Provided material:

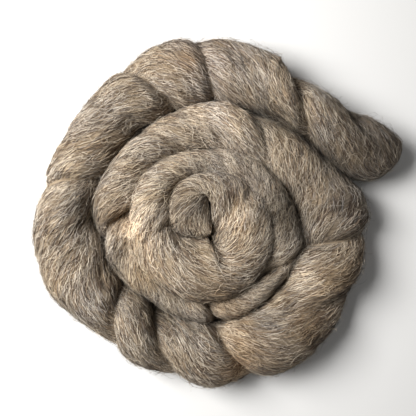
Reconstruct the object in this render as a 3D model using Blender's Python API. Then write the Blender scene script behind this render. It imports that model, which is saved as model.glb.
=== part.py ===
# Wool roving: a thick, loosely twisted strand of combed wool, wound flat in a coil of about three turns.
# The wound strand is one solid. Lengths are in millimetres and angles in degrees until the mesh is made.
import math

import bpy
import numpy as np

MM = 0.001
NAME = "roving_coil"
COLLECTION = "wool_roving"
WOOL_COLOUR = (0.323, 0.258, 0.181, 1.0)
WOOL_ROUGHNESS = 0.95

FULL_TURN = 360.0
TURN_GAP = 0.8  # air between one turn and the next
FLAT_SHARE = 0.60  # width of the flat underside as a share of the strand's width
CROWN_POWER = 2.1  # 2 is an ellipse, more is fuller

# The coil is one spiral line, the strand's outer edge. A turn fills the room between the line
# and the same line one turn further in. A turn angle starts at +X and grows along the strand.
# Columns: turn angle, distance of the line from the coil's centre.
OUTLINE = (
    (56.0, 94.2), (72.0, 94.4), (88.0, 93.4), (103.0, 93.6), (118.0, 88.6), (135.0, 84.8),
    (155.0, 84.2), (172.0, 85.6), (188.0, 89.8), (213.0, 90.0), (231.0, 84.6), (243.0, 87.0),
    (257.0, 88.6), (272.0, 92.8), (284.0, 92.6), (298.0, 96.2), (315.0, 95.8), (333.0, 94.2),
    (351.0, 91.4), (366.0, 89.8),
)
FIRST_CREASE = (
    (373.0, 83.4), (382.0, 75.6), (393.0, 70.6), (404.0, 67.2), (418.0, 64.4), (440.0, 61.2),
    (466.0, 56.0), (489.0, 55.0), (508.0, 54.0), (532.0, 57.0), (552.0, 55.2), (575.0, 55.2),
    (600.0, 53.8), (620.0, 56.6), (638.0, 59.0), (660.0, 59.8), (680.0, 57.8), (696.0, 58.2),
    (712.0, 54.4),
)
SECOND_CREASE = (
    (731.0, 48.6), (745.0, 45.0), (765.0, 41.0), (790.0, 37.0), (817.0, 33.8), (855.0, 34.8),
    (900.0, 36.2), (930.0, 39.8), (960.0, 42.8), (990.0, 46.8), (1023.0, 46.6), (1049.0, 42.2),
)
HEART_CREASE = (
    (1066.0, 38.9), (1086.0, 35.2), (1106.0, 31.4), (1125.0, 26.7), (1147.0, 23.2), (1172.0, 21.0),
    (1195.0, 20.2), (1215.0, 18.8), (1235.0, 17.0), (1260.0, 15.4), (1290.0, 15.9), (1312.0, 14.6),
    (1335.0, 12.9), (1358.0, 12.5), (1378.0, 12.4),
)

# Height of the strand's back above the table. Columns: turn angle, height.
CROWN = (
    (4.0, 29.0), (35.0, 33.0), (62.0, 32.0), (100.0, 33.0), (150.0, 30.0), (200.0, 31.0), (280.0, 32.5),
    (350.0, 29.0), (400.0, 29.5), (450.0, 33.0), (540.0, 32.0), (630.0, 27.0), (670.0, 27.0),
    (698.0, 31.0), (730.0, 31.0), (765.0, 30.0), (800.0, 31.0), (850.0, 34.5), (920.0, 36.0),
    (990.0, 37.5), (1050.0, 36.5), (1110.0, 35.0), (1170.0, 35.5), (1260.0, 35.0), (1330.0, 34.0),
    (1400.0, 32.0),
)

# Height at which neighbours touch, or the side is widest. Columns: turn angle on the line, height.
TOUCH = (
    (4.0, 15.0), (300.0, 14.0), (366.0, 12.0), (382.0, 10.0), (404.0, 9.0), (425.0, 10.0),
    (448.0, 11.0), (470.0, 8.0), (490.0, 10.0), (540.0, 12.0), (585.0, 11.0), (606.0, 8.0),
    (630.0, 10.0), (670.0, 13.0), (688.0, 15.0), (700.0, 22.0), (712.0, 23.0), (726.0, 20.0),
    (742.0, 22.0), (758.0, 21.0), (800.0, 20.0), (850.0, 22.0), (874.0, 26.0), (890.0, 25.0),
    (901.0, 20.0), (914.0, 27.0), (932.0, 28.0), (950.0, 22.0), (1000.0, 20.0), (1030.0, 24.0),
    (1048.0, 29.0), (1070.0, 30.0), (1110.0, 29.0), (1130.0, 27.0), (1150.0, 25.0), (1200.0, 26.0),
    (1240.0, 27.0), (1272.0, 26.0), (1293.0, 20.0), (1340.0, 19.0), (1390.0, 24.0),
)

# The loose end runs straight on from the coil at this turn angle.
# Columns: distance along it, reach to its outer side, reach to its inner side, height of
# its back and height of its underside.
TAIL_TURN = 62.0
TAIL = (
    (0.0, 14.8, 14.7, 32.0, 0.0), (11.0, 12.4, 13.9, 32.0, 0.0), (22.0, 11.4, 14.4, 32.0, 0.0),
    (43.0, 9.8, 18.1, 32.0, 0.0), (59.0, 9.2, 21.4, 30.5, 0.0), (69.0, 8.8, 19.6, 28.0, 0.0),
    (75.0, 7.6, 16.4, 25.5, 1.2),
    (79.0, 5.4, 12.0, 22.5, 3.6), (81.0, 2.2, 7.2, 19.5, 7.0), (81.8, 0.0, 4.0, 16.5, 10.0),
)

# In the heart of the coil the strand turns about a dimple and ends there. Columns: turn
# angle of the outer edge, then the inner edge's place from the coil's centre, X and Y.
HEART_TURN = 1012.0
HEART = (
    (1012.0, 5.6, -14.2), (1030.0, 8.0, -15.6), (1050.0, 9.2, -14.0), (1068.0, 8.8, -11.2),
    (1086.0, 8.0, -8.0), (1106.0, 7.4, -4.6), (1126.0, 7.0, -1.1), (1147.0, 6.8, 2.2),
    (1168.0, 6.5, 5.4), (1188.0, 6.0, 8.0), (1208.0, 5.2, 9.4), (1232.0, 4.2, 8.8),
    (1260.0, 3.5, 6.6), (1290.0, 3.8, 4.0), (1316.0, 4.6, 1.0), (1340.0, 5.2, -2.2),
    (1358.0, 5.7, -5.4), (1374.0, 6.3, -8.6),
)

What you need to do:
Pick out every line holding the string "which" and return it.

Output for this task:
Reconstruct the object in this render as a 3D model using Blender's Python API. Then write the Blender scene script behind this render. It imports that model, which is saved as model.glb.
# Height at which neighbours touch, or the side is widest. Columns: turn angle on the line, height.